A U.K. Lesson: Increased Maternity Rights Diminish Job Prospects for Women?

I’m not buying what this article in the U.K. Daily Telegraph seems to be selling:

Employers may stop giving jobs to women because the cost of maternity leave and temp cover is set to double, legal experts have warned . . . .

New rules mean that female staff due to give birth from next month onwards must receive job perks such as paid holiday, childcare vouchers and gym membership for a full year rather than six months.

Companies will be liable for sex discrimination claims if they refuse to give the same benefits to women throughout 12 months of maternity leave.

In addition, separate rules being brought in by the European Union will give temps and agency staff – who are used in many offices for maternity cover – the same pay as full-time workers after just 12 weeks in a post.

An extra 4.5 million parents will soon have the right to demand flexible working patterns, such as different hours or part-time working, until their children turn 16.

Employment lawyers fear these improved rights for mothers could end up harming women’s career prospects, however.

They say the increased burden on companies, particularly small ones, may mean they simply choose not to employ women because of the high cost of keeping them on should they have children.

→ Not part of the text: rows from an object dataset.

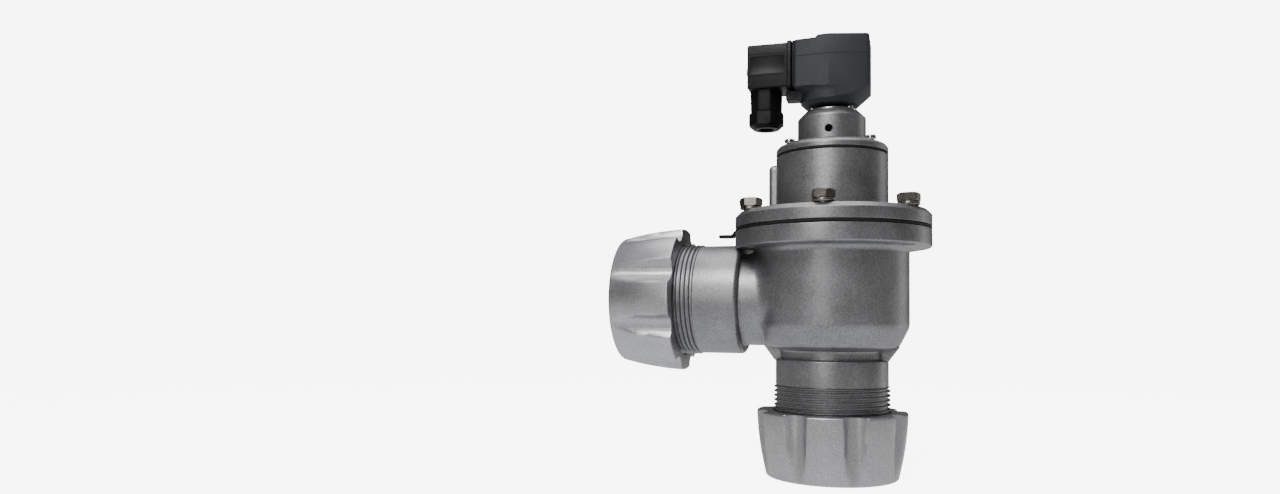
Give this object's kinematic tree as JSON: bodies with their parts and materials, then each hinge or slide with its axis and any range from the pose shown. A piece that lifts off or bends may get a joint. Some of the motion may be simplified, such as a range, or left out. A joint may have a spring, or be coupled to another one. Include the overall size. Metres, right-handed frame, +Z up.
{
  "type": "pulse valve",
  "caption": "Right-angle double-diaphragm pulse valve with compression nut ends, bolted cover, pilot and solenoid with plug connector.",
  "frame": {"origin": "under the middle of the bounding box, on the plane that the outlet nut stands on", "axes": "+Z up the valve's axis from the outlet to the solenoid, the inlet points to -X, +Y is the back"},
  "size_m": [0.207, 0.128, 0.2897],
  "materials": {
    "cast_metal": "bead-blasted casting with a grey coat",
    "nut_metal": "bead-blasted, lighter silver grey",
    "steel": "plated, slightly tarnished",
    "bright_steel": "bright turned stainless",
    "brass": "tinned brass",
    "rubber": "matt black",
    "seal_plastic": "natural plastic",
    "coil_plastic": "moulded slate-grey resin",
    "plug_plastic": "moulded black plastic, slight gloss"
  },
  "bodies": {
    "root": {"valve_body": "cast_metal", "cover_housing": "cast_metal", "pilot_cover": "cast_metal", "main_diaphragm": "rubber", "main_spring": "bright_steel", "pilot_diaphragm": "rubber", "pilot_spring": "bright_steel", "inlet_gasket": "rubber", "outlet_gasket": "rubber", "flange_bolt_1": "steel", "flange_bolt_2": "steel", "flange_bolt_3": "steel", "flange_bolt_4": "steel", "flange_bolt_5": "steel", "flange_bolt_6": "steel", "spring_washer_1": "steel", "spring_washer_2": "steel", "spring_washer_3": "steel", "spring_washer_4": "steel", "spring_washer_5": "steel", "spring_washer_6": "steel", "pilot_screw_1": "steel", "pilot_screw_2": "steel", "pilot_screw_3": "steel", "stem_screw_1": "steel", "stem_screw_2": "steel", "stem_screw_3": "steel", "stem_tube": "bright_steel", "fixed_core": "bright_steel", "stem_seal": "rubber", "plunger_spring": "bright_steel"},
    "main_disc": {"main_retainer": "bright_steel", "main_seat_disc": "seal_plastic", "main_rivet": "bright_steel"},
    "pilot_disc": {"pilot_retainer": "bright_steel", "pilot_seat_disc": "seal_plastic", "pilot_rivet": "bright_steel"},
    "plunger": {"plunger": "bright_steel", "plunger_seal": "rubber"},
    "inlet_ring": {"inlet_ring": "bright_steel"},
    "inlet_nut": {"inlet_nut": "nut_metal"},
    "outlet_ring": {"outlet_ring": "bright_steel"},
    "outlet_nut": {"outlet_nut": "nut_metal"},
    "coil": {"coil_housing": "coil_plastic", "coil_clip": "bright_steel", "plug_gasket": "rubber", "plug_housing": "plug_plastic", "terminal_insert": "coil_plastic", "terminal_front": "brass", "terminal_back": "brass", "terminal_earth": "brass", "plug_screw": "steel", "gland_seal": "rubber"},
    "gland_washer": {"gland_washer": "seal_plastic"},
    "gland_nut": {"gland_nut": "plug_plastic"}
  },
  "joints": [
    {"name": "main_lift", "type": "slide", "parent": "root", "child": "main_disc", "axis": [0, 0, 1], "range_m": [0, 0.009], "stiffness_N_per_m": 900, "springref_m": -0.012, "deforming": ["main_diaphragm", "main_spring"]},
    {"name": "pilot_lift", "type": "slide", "parent": "root", "child": "pilot_disc", "axis": [0, 0, 1], "range_m": [0, 0.0045], "stiffness_N_per_m": 300, "springref_m": -0.004, "deforming": ["pilot_diaphragm", "pilot_spring"]},
    {"name": "plunger_lift", "type": "slide", "parent": "root", "child": "plunger", "axis": [0, 0, 1], "range_m": [0, 0.0022], "stiffness_N_per_m": 300, "springref_m": -0.005, "deforming": ["plunger_spring"]},
    {"name": "inlet_nut_travel", "type": "slide", "parent": "root", "child": "inlet_ring", "axis": [-1, 0, 0], "range_m": [0, 0.009]},
    {"name": "inlet_nut_turn", "type": "hinge", "parent": "inlet_ring", "child": "inlet_nut", "pos_m": [-0.1035, 0, 0.1165], "axis": [-1, 0, 0], "range_deg": [0, 1080]},
    {"name": "outlet_nut_travel", "type": "slide", "parent": "root", "child": "outlet_ring", "axis": [0, 0, -1], "range_m": [0, 0.009]},
    {"name": "outlet_nut_turn", "type": "hinge", "parent": "outlet_ring", "child": "outlet_nut", "pos_m": [0.0395, 0, 0], "axis": [0, 0, -1], "range_deg": [0, 1080]},
    {"name": "coil_swivel", "type": "hinge", "parent": "root", "child": "coil", "pos_m": [0.0395, 0, 0.2455], "axis": [0, 0, 1], "range_deg": [-180, 180]},
    {"name": "gland_nut_travel", "type": "slide", "parent": "coil", "child": "gland_washer", "axis": [0, 0, -1], "range_m": [0, 0.003]},
    {"name": "gland_nut_turn", "type": "hinge", "parent": "gland_washer", "child": "gland_nut", "pos_m": [-0.0045, 0, 0.2328], "axis": [0, 0, -1], "range_deg": [0, 720]}
  ],
  "couplings": [
    {"joint": "inlet_nut_travel", "follows": "inlet_nut_turn", "m_per_rad": 0.00047746},
    {"joint": "outlet_nut_travel", "follows": "outlet_nut_turn", "m_per_rad": 0.00047746},
    {"joint": "gland_nut_travel", "follows": "gland_nut_turn", "m_per_rad": 0.00023873}
  ]
}
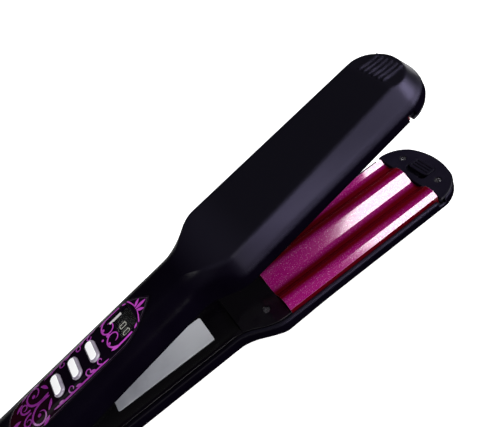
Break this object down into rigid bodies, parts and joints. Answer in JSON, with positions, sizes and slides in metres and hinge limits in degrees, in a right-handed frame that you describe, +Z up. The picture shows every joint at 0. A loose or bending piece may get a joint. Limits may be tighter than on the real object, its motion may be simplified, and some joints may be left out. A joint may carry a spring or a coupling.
{
  "type": "hair crimper",
  "caption": "Two-jaw hair crimper with wide wavy heated plates, spring-opened on a rear hinge, with keys, display and sliding plate locks.",
  "frame": {"origin": "middle of the bounding box's base, on the surface that the lower arm lies on", "axes": "+X from the hinge end towards the tips along the lower arm, +Y across the plates, +Z up from the resting surface"},
  "size_m": [0.2882, 0.053, 0.0924],
  "materials": {
    "soft_touch_black": "soft-touch matte",
    "gloss_black": "polished",
    "matte_black": "fine matte",
    "heatproof_black": "matte",
    "plate_magenta": "pearlescent ceramic coating",
    "steel": "zinc plated",
    "aluminium": "plain",
    "printed_panel": "gloss with violet print",
    "chrome": "polished",
    "clear_window": "clear",
    "display": "liquid crystal",
    "board_green": "solder mask",
    "label_silver": "satin"
  },
  "bodies": {
    "lower_arm": {"lower_shell": "soft_touch_black", "lower_handle_cover": "gloss_black", "lower_heel_cover": "gloss_black", "lower_heel_screws": "steel", "lower_plate": "plate_magenta", "lower_plate_carrier": "heatproof_black", "lower_heater": "aluminium", "lower_tip_cap": "matte_black", "lower_cap_screws": "steel", "rating_plate": "label_silver", "hinge_pin": "steel", "hinge_washers": "steel", "hinge_spring": "steel"},
    "upper_arm": {"upper_shell": "soft_touch_black", "upper_handle_cover": "gloss_black", "upper_heel_cover": "gloss_black", "upper_heel_screws": "steel", "upper_plate": "plate_magenta", "upper_plate_carrier": "heatproof_black", "upper_heater": "aluminium", "upper_tip_cap": "matte_black", "upper_cap_screws": "steel", "control_panel": "printed_panel", "display_window": "clear_window", "display_module": "display", "control_board": "board_green", "key_switches": "matte_black"},
    "lower_lock": {"lower_plate_lock": "matte_black"},
    "upper_lock": {"upper_plate_lock": "matte_black"},
    "plus_key": {"button_plus": "chrome"},
    "minus_key": {"button_minus": "chrome"},
    "power_key": {"button_power": "chrome"},
    "gland": {"cord_gland": "matte_black"}
  },
  "joints": [
    {"name": "jaw", "type": "hinge", "parent": "lower_arm", "child": "upper_arm", "pos_m": [-0.1239, 0, 0.0168], "axis": [0, 1, 0], "range_deg": [0, 13.4], "stiffness_Nm_per_rad": 1.5, "springref_deg": -34.38},
    {"name": "plus_press", "type": "slide", "parent": "upper_arm", "child": "plus_key", "axis": [0.2317, 0, -0.9728], "range_m": [0, 0.0006], "stiffness_N_per_m": 400, "springref_m": -0.001},
    {"name": "minus_press", "type": "slide", "parent": "upper_arm", "child": "minus_key", "axis": [0.2317, 0, -0.9728], "range_m": [0, 0.0006], "stiffness_N_per_m": 400, "springref_m": -0.001},
    {"name": "power_press", "type": "slide", "parent": "upper_arm", "child": "power_key", "axis": [0.2317, 0, -0.9728], "range_m": [0, 0.0006], "stiffness_N_per_m": 400, "springref_m": -0.001},
    {"name": "lower_lock_slide", "type": "slide", "parent": "lower_arm", "child": "lower_lock", "axis": [-1, 0, 0], "range_m": [0, 0.003]},
    {"name": "upper_lock_slide", "type": "slide", "parent": "upper_arm", "child": "upper_lock", "axis": [-0.9728, 0, -0.2317], "range_m": [0, 0.003]},
    {"name": "gland_swivel", "type": "hinge", "parent": "lower_arm", "child": "gland", "pos_m": [-0.1379, 0, 0.0084], "axis": [1, 0, 0], "continuous": true}
  ]
}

I would expect management-side employment lawyers in the U.K. or the U.S. or anywhere to make the same points. But the legislature in the United Kingdom has made a value judgment that these types of protections are needed in the British workplace. Probably because not too long ago a group of male executives thought women should be protected for their own good by being let go once they disclosed they were pregnant.

I hope that to the extent that British employers use the new laws as a pretext for not hiring women because they are or might become pregnant, that their feet are held to the fire and these last barriers to employment and career advancement are eliminated once and for all.

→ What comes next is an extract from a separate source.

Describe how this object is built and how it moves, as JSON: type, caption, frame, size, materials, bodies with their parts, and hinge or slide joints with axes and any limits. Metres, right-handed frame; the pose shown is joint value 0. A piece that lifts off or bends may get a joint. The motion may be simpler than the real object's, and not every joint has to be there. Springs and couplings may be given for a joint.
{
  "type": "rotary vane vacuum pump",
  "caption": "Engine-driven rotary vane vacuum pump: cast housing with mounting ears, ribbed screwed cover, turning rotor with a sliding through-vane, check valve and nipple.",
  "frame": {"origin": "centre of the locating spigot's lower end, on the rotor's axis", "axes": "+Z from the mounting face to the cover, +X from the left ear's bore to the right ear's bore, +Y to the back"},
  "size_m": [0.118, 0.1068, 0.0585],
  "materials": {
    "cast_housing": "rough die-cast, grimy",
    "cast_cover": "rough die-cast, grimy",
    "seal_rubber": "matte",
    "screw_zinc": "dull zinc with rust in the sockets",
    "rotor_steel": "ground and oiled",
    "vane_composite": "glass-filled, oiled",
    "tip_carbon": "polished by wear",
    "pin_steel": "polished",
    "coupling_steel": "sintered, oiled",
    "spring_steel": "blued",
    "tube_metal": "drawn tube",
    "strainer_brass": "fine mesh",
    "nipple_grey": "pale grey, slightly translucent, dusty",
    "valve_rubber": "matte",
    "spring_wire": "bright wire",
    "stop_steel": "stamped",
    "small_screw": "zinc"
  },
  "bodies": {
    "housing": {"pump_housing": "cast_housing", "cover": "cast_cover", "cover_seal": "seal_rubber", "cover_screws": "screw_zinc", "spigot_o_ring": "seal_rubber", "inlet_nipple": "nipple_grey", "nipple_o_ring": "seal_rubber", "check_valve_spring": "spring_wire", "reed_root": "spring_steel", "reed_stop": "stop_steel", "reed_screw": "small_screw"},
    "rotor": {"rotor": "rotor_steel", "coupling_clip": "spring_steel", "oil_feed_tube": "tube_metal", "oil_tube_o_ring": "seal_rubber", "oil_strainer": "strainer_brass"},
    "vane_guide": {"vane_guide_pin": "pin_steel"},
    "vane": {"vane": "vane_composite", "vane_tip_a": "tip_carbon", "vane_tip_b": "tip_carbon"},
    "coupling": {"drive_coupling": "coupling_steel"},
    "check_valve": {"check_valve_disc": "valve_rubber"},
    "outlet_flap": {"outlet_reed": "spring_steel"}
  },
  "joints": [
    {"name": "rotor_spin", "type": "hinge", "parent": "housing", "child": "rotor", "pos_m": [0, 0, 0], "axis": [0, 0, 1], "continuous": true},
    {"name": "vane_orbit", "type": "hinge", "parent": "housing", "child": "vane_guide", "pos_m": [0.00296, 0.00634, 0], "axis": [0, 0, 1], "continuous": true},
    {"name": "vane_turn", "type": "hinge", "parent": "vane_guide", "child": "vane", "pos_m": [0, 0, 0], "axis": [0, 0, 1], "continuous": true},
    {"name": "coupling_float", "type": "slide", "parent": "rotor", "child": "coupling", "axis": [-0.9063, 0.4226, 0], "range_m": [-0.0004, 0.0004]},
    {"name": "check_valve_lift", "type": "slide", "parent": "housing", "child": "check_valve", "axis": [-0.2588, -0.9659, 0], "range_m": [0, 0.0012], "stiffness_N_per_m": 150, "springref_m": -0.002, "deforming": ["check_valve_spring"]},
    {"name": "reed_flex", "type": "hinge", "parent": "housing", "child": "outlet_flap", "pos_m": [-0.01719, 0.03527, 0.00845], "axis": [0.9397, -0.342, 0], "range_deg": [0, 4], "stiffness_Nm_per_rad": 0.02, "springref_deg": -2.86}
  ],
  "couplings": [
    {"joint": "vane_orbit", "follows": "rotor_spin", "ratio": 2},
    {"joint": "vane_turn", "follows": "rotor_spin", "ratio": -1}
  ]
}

And who knows, if it works in the U.K., it might just work with U.S. laws as well.

Hat Tip: Dana Nguyen


This Post Has One Comment

  1. Vince Heine

    (Oops! Sorry shareholders, the CEO is at home with the newborn; don’t worry, though, your dividends will only go down a little. But hey, it’s only your net worth we’re talking about, right?)

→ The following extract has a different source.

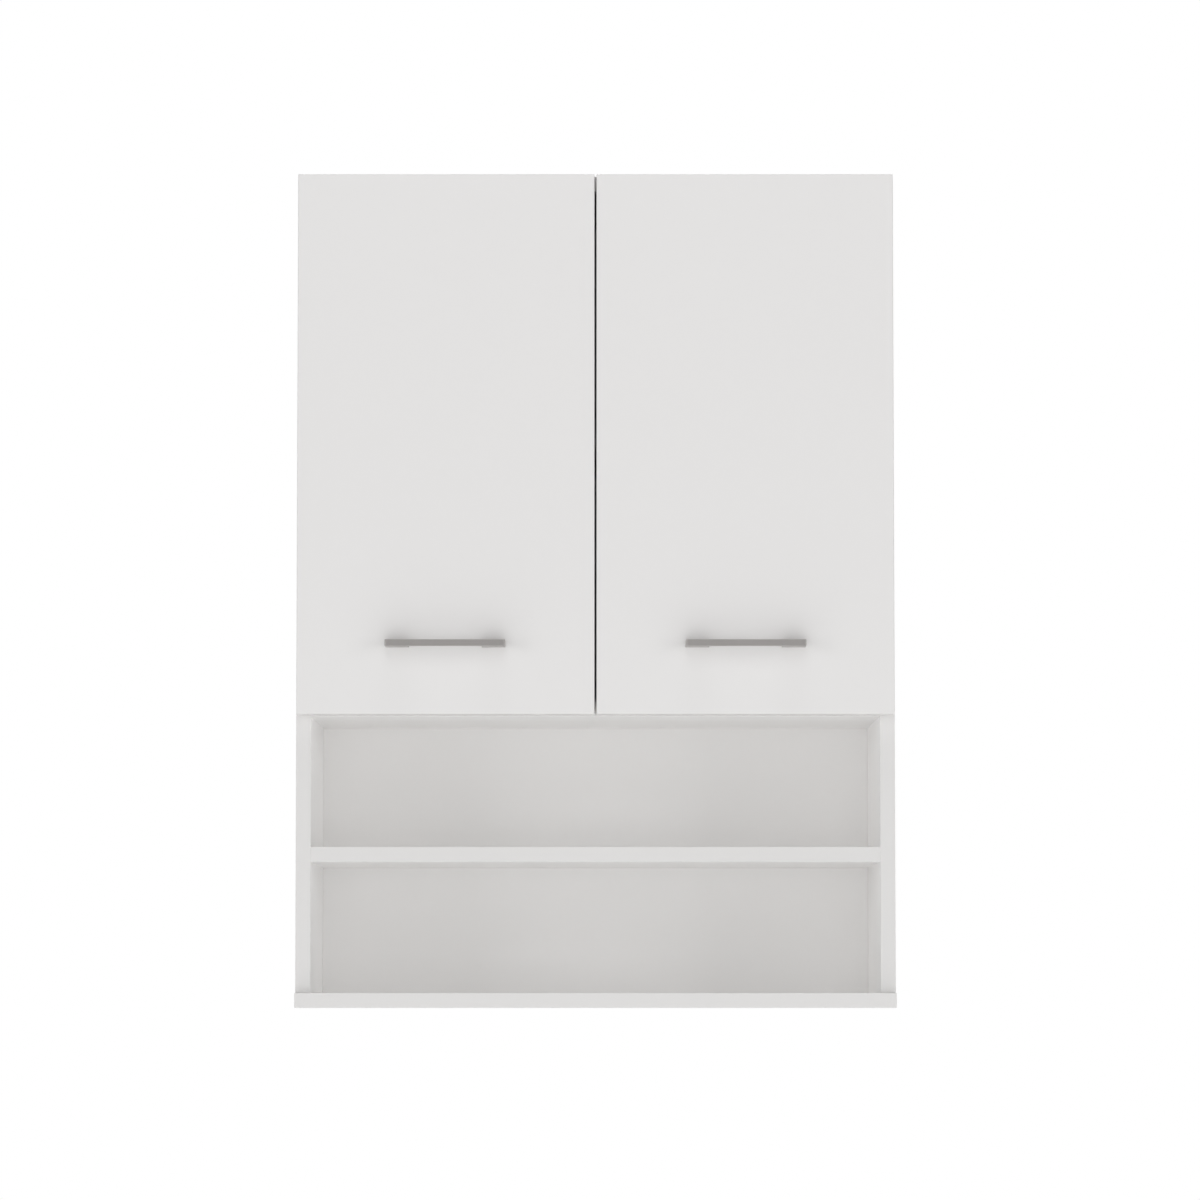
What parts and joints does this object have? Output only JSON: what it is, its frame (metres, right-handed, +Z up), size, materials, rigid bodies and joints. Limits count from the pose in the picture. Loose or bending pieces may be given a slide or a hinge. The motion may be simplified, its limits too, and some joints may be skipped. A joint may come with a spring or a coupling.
{
  "type": "hanging wall cabinet",
  "caption": "White wall cabinet with slab doors on concealed hinges, bar handles, an inner shelf and an open divided niche below.",
  "frame": {"origin": "on the wall plane, in the middle of the width, at the underside of the bottom panel", "axes": "+Z up, +Y into the wall, -Y out into the room, +X to the right of somebody facing the doors"},
  "size_m": [0.6, 0.308, 0.837],
  "materials": {
    "white_board": "white melamine on chipboard, fine satin grain",
    "door_board": "smooth white foil on chipboard, satin",
    "back_board": "white lacquered hardboard, brown rear face",
    "edge_band": "white edge band, satin",
    "cover_cap": "white plastic cap, satin",
    "satin_nickel": "satin nickel, fine lengthwise brushing",
    "nickel_steel": "nickel plated pressed steel",
    "screw_steel": "bright zinc plated steel",
    "zinc_plate": "bluish zinc plated steel",
    "cast_zinc": "raw cast zinc, dull",
    "hanger_plastic": "pale grey moulded plastic",
    "clear_bumper": "clear soft bumper",
    "beech": "fluted beech, raw"
  },
  "bodies": {
    "carcass": {"side_panel_left": "white_board", "side_panel_right": "white_board", "top_panel": "white_board", "cabinet_floor": "white_board", "niche_shelf": "white_board", "bottom_panel": "white_board", "back_panel": "back_board", "edge_band_side_left": "edge_band", "edge_band_side_right": "edge_band", "edge_band_top": "edge_band", "edge_band_floor": "edge_band", "edge_band_niche_shelf": "edge_band", "edge_band_bottom": "edge_band", "cam_locks": "cast_zinc", "cam_bolts": "screw_steel", "cam_cover_caps": "cover_cap", "wooden_dowels": "beech", "bottom_screws": "screw_steel", "bottom_screw_caps": "cover_cap", "back_panel_screws": "screw_steel", "hanger_left": "hanger_plastic", "hanger_right": "hanger_plastic", "hanger_hook_left": "zinc_plate", "hanger_hook_right": "zinc_plate", "hanger_screws": "screw_steel", "wall_plate_left": "zinc_plate", "wall_plate_right": "zinc_plate", "hinge_plates_left": "nickel_steel", "hinge_plates_right": "nickel_steel", "hinge_plate_screws": "screw_steel", "hinge_arms_left": "nickel_steel", "hinge_arms_right": "nickel_steel", "hinge_adjust_screws": "screw_steel", "shelf_pins": "screw_steel"},
    "shelf": {"inner_shelf": "white_board", "edge_band_inner_shelf": "edge_band"},
    "left_door": {"door_left": "door_board", "door_left_bands": "edge_band", "handle_left": "satin_nickel", "handle_screws_left": "zinc_plate", "hinge_cups_left": "nickel_steel", "hinge_cup_pins_left": "screw_steel", "hinge_cup_screws_left": "screw_steel", "door_bumpers_left": "clear_bumper"},
    "right_door": {"door_right": "door_board", "door_right_bands": "edge_band", "handle_right": "satin_nickel", "handle_screws_right": "zinc_plate", "hinge_cups_right": "nickel_steel", "hinge_cup_pins_right": "screw_steel", "hinge_cup_screws_right": "screw_steel", "door_bumpers_right": "clear_bumper"}
  },
  "joints": [
    {"name": "left_door_swing", "type": "hinge", "parent": "carcass", "child": "left_door", "pos_m": [-0.2932, -0.2743, 0], "axis": [0, 0, -1], "range_deg": [0, 95]},
    {"name": "right_door_swing", "type": "hinge", "parent": "carcass", "child": "right_door", "pos_m": [0.2932, -0.2743, 0], "axis": [0, 0, 1], "range_deg": [0, 95]},
    {"name": "inner_shelf_lift", "type": "slide", "parent": "carcass", "child": "shelf", "axis": [0, 0, 1], "range_m": [0, 0.12]}
  ]
}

    “Barriers to employment,” professor, or barriers to business growth? You appear to view this through the lens of social justice, casting aside the economic reality of protectionist legislation like this. Whether it’s idealism or naivete, your words are proof that more professors need to study, or at least encounter, economics (not that I have a degree in econ, but a library card goes a long way).

    Feel-good laws like these don’t help the economy/our country as they will likely increase the amount of jobs shipped overseas, where less regulation is the status quo of most/many labor markets. If the US enacts similar legislation, you can watch jobs jump overseas even faster than their already alarming current rate. This will only make the American business environment even worse as our country has the second highest corporate tax rate in the world and simultaneously fails to make almost any investment in infrastructure because it isn’t as politically sexy as laws like this, which, although illogical, appease many voters.

    Professors can say what they want as they sit shrouded in tenure and pensions, but go try and run a business. Extra benefits for women, especially money paid out for not working, i.e., maternity leave, may mean businesses hire one fewer worker or they can’t invest in new equipment or training. As a result, growth is slowed as more benefits for women means less jobs for everybody else. A similar event often happens when minimum wage is raised and unemployment increases; I view this as reasonably analogous.

    Less regulation is better for our labor markets–not more.